His colleagues at Fort Detrick say they don't believe the accusations. They do say he was deeply upset at the way the FBI had been questioning him, questioning his wife and children, staking out his house. He "just couldn't get past the fact that the FBI suspected him."

Here was a 62 year old man - my age, by the way - with a 30 year career at Fort Detrick and no incidents on his record that I've seen mentioned. And he thinks he's about to be indicted for a major public crime, bioterrorism. Let's assume for the moment that he was innocent - may he simply have been unable to contemplate the prospect of seeing any good work he'd ever done overshadowed by a public trial? How do you prove you didn't do something?
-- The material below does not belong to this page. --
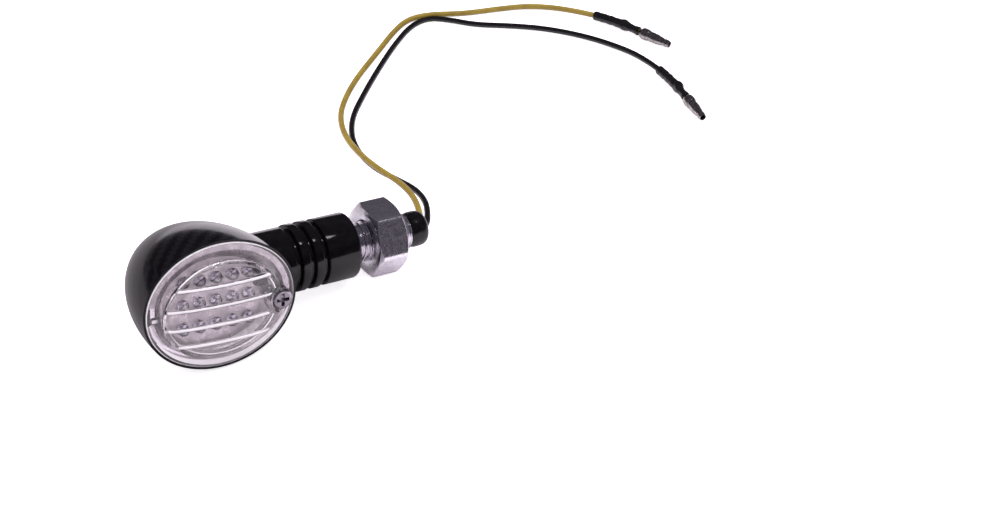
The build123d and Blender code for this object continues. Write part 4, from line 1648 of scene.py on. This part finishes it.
@dataclass
class LampArray:
    """Fifteen clear 3 mm lamps, each with its cup and post inside.

    Attributes:
        columns: Lamps along the lens.
        rows: Lamps up the lens.
        column_pitch: Distance between columns.
        row_pitch: Distance between rows.
        foot: Height of the board's front, where the lamps stand.
        radius: Radius of a lamp's body.
        collar_radius: Radius of its collar.
        collar_height: Height of its collar.
        height: Height over the board.
    """

    columns: int = 5
    rows: int = 3
    column_pitch: float = 4.2
    row_pitch: float = 6.0
    foot: float = -6.0
    radius: float = 1.5
    collar_radius: float = 1.9
    collar_height: float = 1.0
    height: float = 4.6

    def body(self) -> bmesh.types.BMesh:
        """Build one lamp's epoxy body standing on Z = foot.

        Returns:
            A closed mesh.
        """
        rows = [(0.0, self.collar_radius - 0.08), (0.08, self.collar_radius),
                (self.collar_height - 0.1, self.collar_radius),
                (self.collar_height, self.collar_radius - 0.1),
                (self.collar_height, self.radius + 0.03), (self.collar_height + 0.08, self.radius)]
        dome = self.height - self.radius
        rows += [(dome + self.radius * math.sin(turn), self.radius * math.cos(turn))
                 for turn in (math.pi / 2 * k / 9 for k in range(9))]
        return rings([oval((radius, radius), 0.0, self.foot + z, 28) for z, radius in rows],
                     loop=False)

    def frame(self) -> bmesh.types.BMesh:
        """Build one lamp's base, cup and post, clear of its skin.

        Returns:
            A mesh of three closed solids.
        """
        cup = [(0.28, 0.15), (0.28, 1.5), (0.42, 1.65), (0.72, 2.25), (0.66, 2.25), (0.38, 1.85)]
        rows = [oval((radius, radius), 0.0, self.foot + z, 20, (-0.3, 0.0)) for radius, z in cup]
        other = [oval((half, 0.26), 0.0, self.foot + z, 8, (0.72, 0.0))
                 for half, z in ((0.22, 0.15), (0.22, 1.7), (0.36, 1.9), (0.36, 2.2))]
        inside = self.radius - 0.08
        base = [oval((inside, inside), 0.0, self.foot + z, 24) for z in (0.03, 0.1)]
        return joined([rings(solid, loop=False) for solid in (rows, other, base)])

    def spread(self, name: str, bm: bmesh.types.BMesh, finish: Finish) -> bpy.types.Object:
        """Repeat one piece over the whole array.

        Args:
            name: Name of the finished piece.
            bm: One lamp's mesh.
            finish: Its finish.

        Returns:
            The finished object.
        """
        piece = raw_object(name, bm)
        run_tree(piece, grid_tree(finish), {
            "Columns": self.columns, "Rows": self.rows, "Column Pitch": self.column_pitch,
            "Row Pitch": self.row_pitch})
        return finish_object(piece, RIM.matrix(), sharp=50)

    def dress(self) -> None:
        """Put the lamps in the scene."""
        bodies = self.spread("lamp_bodies", self.body(), EPOXY)
        frames = self.spread("lamp_cups", self.frame(), LEAD_FRAME)
        for piece, slot in ((bodies, "led_epoxy"), (frames, "tinned_wire")):
            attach(piece, "head")
            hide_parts("leds")
        LOG.info("%d lamps", self.columns * self.rows)


def smooth(value: float, low: float, high: float) -> float:
    """Return 0 below low and 1 above high, with a soft slope between."""
    share = min(max((value - low) / (high - low), 0.0), 1.0)
    return share * share * (3 - 2 * share)


def oval(half: tuple[float, float], inset: float, z: float, steps: int,
         middle: tuple[float, float] = (0.0, 0.0)) -> list[Vector]:
    """Return the points of an oval at a height, drawn in by an inset.

    Args:
        half: Its half sizes.
        inset: How far it is drawn in.
        z: Its height.
        steps: Number of points.
        middle: Its middle.

    Returns:
        The points in order.
    """
    turns = [2 * math.pi * i / steps for i in range(steps)]
    return [Vector((middle[0] + (half[0] - inset) * math.cos(t),
                    middle[1] + (half[1] - inset) * math.sin(t), z)) for t in turns]


def post(middle: tuple[float, float], radius: float, low: float, high: float,
         steps: int) -> bpy.types.Object:
    """Build a plain round cutter between two heights."""
    rows = [oval((radius, radius), 0.0, z, steps, middle) for z in (low, high)]
    return raw_object("cutter", rings(rows, loop=False))


# ---- wires inside the stem ---------------------------------------------------------------
@dataclass
class InnerWire:
    """The run of a wire from the plug, through the stem, to the back of the board.

    Attributes:
        colour: Name of the wire.
        across: Millimetres from the stem's axis towards the lens.
        rise: Millimetres from the stem's axis up the lamp.
        joint: Where it is soldered, along and up the board.
        insulation: Its finish.
        start: Where it begins in the plug, from the shoulder.
        turn: Where it turns towards the board.
        board_back: Height of the board's back.
        over_board: Height of its turn behind the board.
        radius: Radius of the wire.
    """

    colour: str
    across: float
    rise: float
    joint: tuple[float, float]
    insulation: Finish
    start: float = 18.5
    turn: float = -37.15
    board_back: float = -7.2
    over_board: float = -11.4
    radius: float = 0.8

    def build(self) -> bpy.types.Object:
        """Sweep the wire along its run in short steps.

        Returns:
            The wire.
        """
        run = [STEM.at(x, self.rise, self.across) for x in (self.start, 0.0, -31.0, self.turn)]
        run += [RIM.at(*self.joint, z) for z in (self.over_board, self.board_back)]
        line = nurbs_line(run)
        path = tail(line, 0.999 * sum((b - a).length for a, b in zip(line, line[1:])), 90)
        rows = []
        for point, first, second in frames_along(path):
            rows.append([point + (first * math.cos(t) + second * math.sin(t)) * self.radius * MM
                         for t in (2 * math.pi * i / 14 for i in range(14))])
        return finish_mesh(f"{self.colour}_inner_lead", rings(rows, loop=False), Matrix())

    def dress(self) -> None:
        """Put the wire in the scene."""
        wire = self.build()
        dress(wire, self.insulation)
        STEM.at(-9.0, 0, 0)
        STEM.at(-19.0, 0, 0)
        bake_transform(wire)
        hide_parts(f"{self.colour}_wire_inner")
        LOG.info("%s inner wire", self.colour)


def nurbs_line(points: Sequence[Vector]) -> list[Vector]:
    """Return the smooth line that a spline draws with points as its control points.

    Args:
        points: Control points.

    Returns:
        Points of the line in order.
    """
    drawn = spline_through("line", points, resolution=12)
    curve = drawn.data
    line = read_line(drawn)
    bpy.data.objects.remove(drawn)
    bpy.data.curves.remove(curve)
    return line


# ---- studio ------------------------------------------------------------------------------
@dataclass
class Studio:
    """Table, soft light and camera.

    Attributes:
        floor_size: Side of the table in metres.
        room: Strength of the room's light low down and overhead.
        overhead: Watts of the soft box overhead.
        glow: Light that the table gives of itself.
        reflected_dark_reach: Where the painted dark reflection on the table begins and is whole,
        seen only in polished surfaces, and how much of the table's colour it takes away.
        horizon: Sine of elevation and colour of the room as polished surfaces see it.
        level: The same colour at the horizon.
        zenith: The same colour overhead.
        air: Colour of the room's light.
        climb: Sines of elevation where the room begins and ends to brighten.
        paper: Colour of the table.
        reflected_dark_colour: Colour of the black card.
        focal_length: The camera's, in millimetres.
        eye: The camera's place from the shoulder, in metres.
        heading: Where the camera looks.
        picture_right: Direction that lies level in the picture.
    """

    floor_size: float = 6.0
    room: tuple[float, float] = (0.55, 1.5)
    overhead: float = 7.0
    glow: float = 0.7
    reflected_dark_reach: tuple[float, float, float] = (0.032, -0.005, 0.6)
    horizon: tuple[tuple[float, tuple[float, float, float]], ...] = (
        (0.02, (0.16, 0.15, 0.165)), (0.10, (0.06, 0.055, 0.065)), (0.25, (0.045, 0.04, 0.05)),
        (0.60, (0.12, 0.112, 0.132)))
    level: tuple[float, float, float] = (0.22, 0.205, 0.225)
    zenith: tuple[float, float, float] = (0.10, 0.09, 0.11)
    air: tuple[float, float, float] = (1.0, 0.965, 0.995)
    climb: tuple[float, float] = (0.15, 0.75)
    paper: str = "#F3EDF4"
    reflected_dark_colour: str = "#2A282B"
    focal_length: float = 82.8
    eye: tuple[float, float, float] = (-0.20009, -0.40848, 0.34482)
    heading: tuple[float, float, float] = (0.4057, 0.6791, -0.6117)
    picture_right: tuple[float, float, float] = (0.8585, -0.5128, 0.0)

    def build(self) -> None:
        """Put up the table, the lights and the camera."""
        self.table()
        self.lights()
        self.camera()
        LOG.info("studio")

    def table(self) -> None:
        """Lay the plain pale table, with a painted dark reflection towards -X."""
        bm = bmesh.new()
        bmesh.ops.create_grid(bm, x_segments=1, y_segments=1, size=self.floor_size / 2)
        floor = finish_mesh("table", bm, Matrix.Translation((0, 0, -0.00002)))
        paper = bpy.data.materials.new("paper_white_matt")
        paper.use_nodes = True
        shader = paper.node_tree.nodes["Principled BSDF"]
        shader.inputs["Base Color"].default_value = linear(self.paper)
        shader.inputs["Roughness"].default_value = 0.9
        shader.inputs["Specular IOR Level"].default_value = 0.1
        shader.inputs["Emission Color"].default_value = (1.0, 1.0, 1.0, 1.0)
        tree = paper.node_tree
        ray = add_node(tree, "ShaderNodeLightPath")
        glow = calc(tree, "MULTIPLY", (ray, "Is Camera Ray"), self.glow)
        tree.links.new(glow[0].outputs[0], shader.inputs["Emission Strength"])
        # Painted dark reflection: towards -X the table's colour turns dark grey wherever polished
        # surfaces see it, so they mirror a dark table there.
        place = add_node(tree, "ShaderNodeTexCoord")
        across = add_node(tree, "ShaderNodeSeparateXYZ", inputs={0: (place, "Object")})
        side = soft_step(tree, (across, "X"), self.reflected_dark_reach[:2], (0.0, self.reflected_dark_reach[2]))
        share = calc(tree, "MULTIPLY", self.mirrored(tree, ray), side)
        shade = add_node(tree, "ShaderNodeMix", {"data_type": "RGBA"}, {
            "Factor": share, 6: linear(self.paper), 7: linear(self.reflected_dark_colour)})
        tree.links.new(shade.outputs[2], shader.inputs["Base Color"])
        floor.data.materials.append(paper)

    @staticmethod
    def mirrored(tree: bpy.types.NodeTree, ray: bpy.types.Node) -> tuple[bpy.types.Node, int]:
        """Return 1 where a polished surface, and no clear one, looks at the set."""
        straight = calc(tree, "SUBTRACT", 1.0, (ray, "Is Transmission Ray"))
        return calc(tree, "MULTIPLY", (ray, "Is Glossy Ray"), straight)

    def lights(self) -> None:
        """Light the set: a pale room, brighter overhead, and two soft boxes."""
        world = bpy.data.worlds.new("room")
        bpy.context.scene.world = world
        world.use_nodes = True
        tree = world.node_tree
        tree.nodes.clear()
        place = add_node(tree, "ShaderNodeTexCoord")
        height = add_node(tree, "ShaderNodeSeparateXYZ", inputs={0: (place, "Generated")})
        ramp = add_node(tree, "ShaderNodeValToRGB", inputs={"Fac": (height, "Z")})
        stops = ramp.color_ramp.elements
        stops[0].position, stops[0].color = 0.0, (*self.level, 1.0)
        stops[1].position, stops[1].color = 1.0, (*self.zenith, 1.0)
        for position, colour in self.horizon:
            stops.new(position).color = (*colour, 1.0)
        dim = add_node(tree, "ShaderNodeBackground", inputs={
            "Color": (ramp, "Color"), "Strength": 1.0})
        dome = soft_step(tree, (height, "Z"), self.climb, self.room)
        bright = add_node(tree, "ShaderNodeBackground", inputs={
            "Color": (*self.air, 1.0), "Strength": dome})
        ray = add_node(tree, "ShaderNodeLightPath")
        sky = add_node(tree, "ShaderNodeMixShader", inputs={
            0: self.mirrored(tree, ray), 1: (bright, "Background"), 2: (dim, "Background")})
        add_node(tree, "ShaderNodeOutputWorld", inputs={"Surface": (sky, "Shader")})
        self.soft_box("overhead", (0.1, -0.1, 1.5), 1.6, self.overhead, seen=False)
        self.soft_box("highlight", (0.62, -0.33, 1.30), 0.16, 0.8, seen=True)
        scene = bpy.context.scene
        scene.view_settings.view_transform = "Standard"
        scene.view_settings.look = "None"
        world.cycles.sampling_method = "NONE"

    def soft_box(self, name: str, place: tuple[float, float, float], size: float, watts: float,
                 seen: bool) -> None:
        """Hang a square soft box that looks at the lamp.

        Args:
            name: The light's name.
            place: Its middle in metres.
            size: Side in metres.
            watts: Power.
            seen: Whether it shows in glossy surfaces.
        """
        data = bpy.data.lights.new(name, "AREA")
        data.size = size
        data.energy = watts
        light = bpy.data.objects.new(name, data)
        light.location = place
        towards = Vector((0.03, 0.0, 0.01)) - Vector(place)
        light.rotation_euler = towards.to_track_quat("-Z", "Y").to_euler()
        light.visible_glossy = seen
        light.visible_transmission = seen
        bpy.context.scene.collection.objects.link(light)

    def camera(self) -> None:
        """Stand the camera above the lens's side, looking down the stem."""
        data = bpy.data.cameras.new("camera")
        data.lens = self.focal_length
        data.sensor_width = 36.0
        data.clip_start = 0.01
        right = Vector(self.picture_right).normalized()
        look = Vector(self.heading).normalized()
        up = right.cross(look)
        camera = bpy.data.objects.new("camera", data)
        middle = Vector(self.eye) + STEM.origin
        turn = Matrix((right, up, -look)).transposed().to_4x4()
        camera.matrix_world = Matrix.Translation(middle) @ turn
        bpy.context.scene.collection.objects.link(camera)
        bpy.context.scene.camera = camera


# Finishes of the nodes that show their own CAD shape.
CAD_FINISHES = {
    "housing": CARBON_FILM, "lens_gasket": GASKET, "lens_screw": NICKEL, "reflector": METALLISED,
    "led_board": BOARD, "led_leads": SOLDER, "solder_joints": SOLDER, "resistors": RESISTOR,
    "diode": DIODE, "board_screws": ZINC, "retaining_clip": ZINC,
}


def main() -> None:
    """Build the pieces in order."""
    logging.basicConfig(level=logging.INFO, format="%(name)s: %(message)s")
    Studio().build()
    for node, finish in CAD_FINISHES.items():
        dress(frame["nodes"][node], finish)
    Lead(Polarity.LIVE, 0.1935, 0.8, 0.9, 20.8, YELLOW_PVC).dress()
    Lead(Polarity.EARTH, 0.2145, -0.1, -0.9, 22.7, BLACK_PVC).dress()
    RubberStem().dress()
    ThreadedStud().dress()
    HexNut().dress()
    EndPlug().dress()
    LensCover().dress()
    ReflectorTrim().dress()
    LampArray().dress()
    InnerWire("yellow", 0.8, 0.9, (-2.1, 3.0), YELLOW_PVC).dress()
    InnerWire("black", -0.1, -0.9, (-2.1, -3.0), BLACK_PVC).dress()


if __name__ == "__main__":
    main()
It's very hard - that's why, in our legal system, the defendant doesn't have to prove anything. The prosecution have to prove guilt. But Dr. Ivins must have known that some people always assume "where there's smoke, there's fire," and, "they wouldn't have accused him without proof" - even if there wasn't really any proof. And what about the money to defend such a case? It would have cost tens, maybe hundreds of thousands - taking all his hope of a peaceful retirement with it. It would have destroyed his life - even if it was false.

As I said - he's dead now, and we'll probably never know.

Just remember: the FBI acts in our name. As Pogo once said, we have met the enemy, and he is us.

1 comment:

  1. On the positive side--if we can call it that--prosecution lawyers rarely want to go into court just to harass someone. They usually are convinced of someone's guilt, even if only on the basis of strong circumstantial evidence, before they move to indict and prosecute. In cases like this, I would think the fair thing to do would be to make a clean breast of what evidence they DID have, just to prove that they WEREN'T needlessly troubling him. But of course they won't. The implication--since they won't--is that they DIDN'T have a strong case.

    Does anything that happens on Dubya's watch surprise me?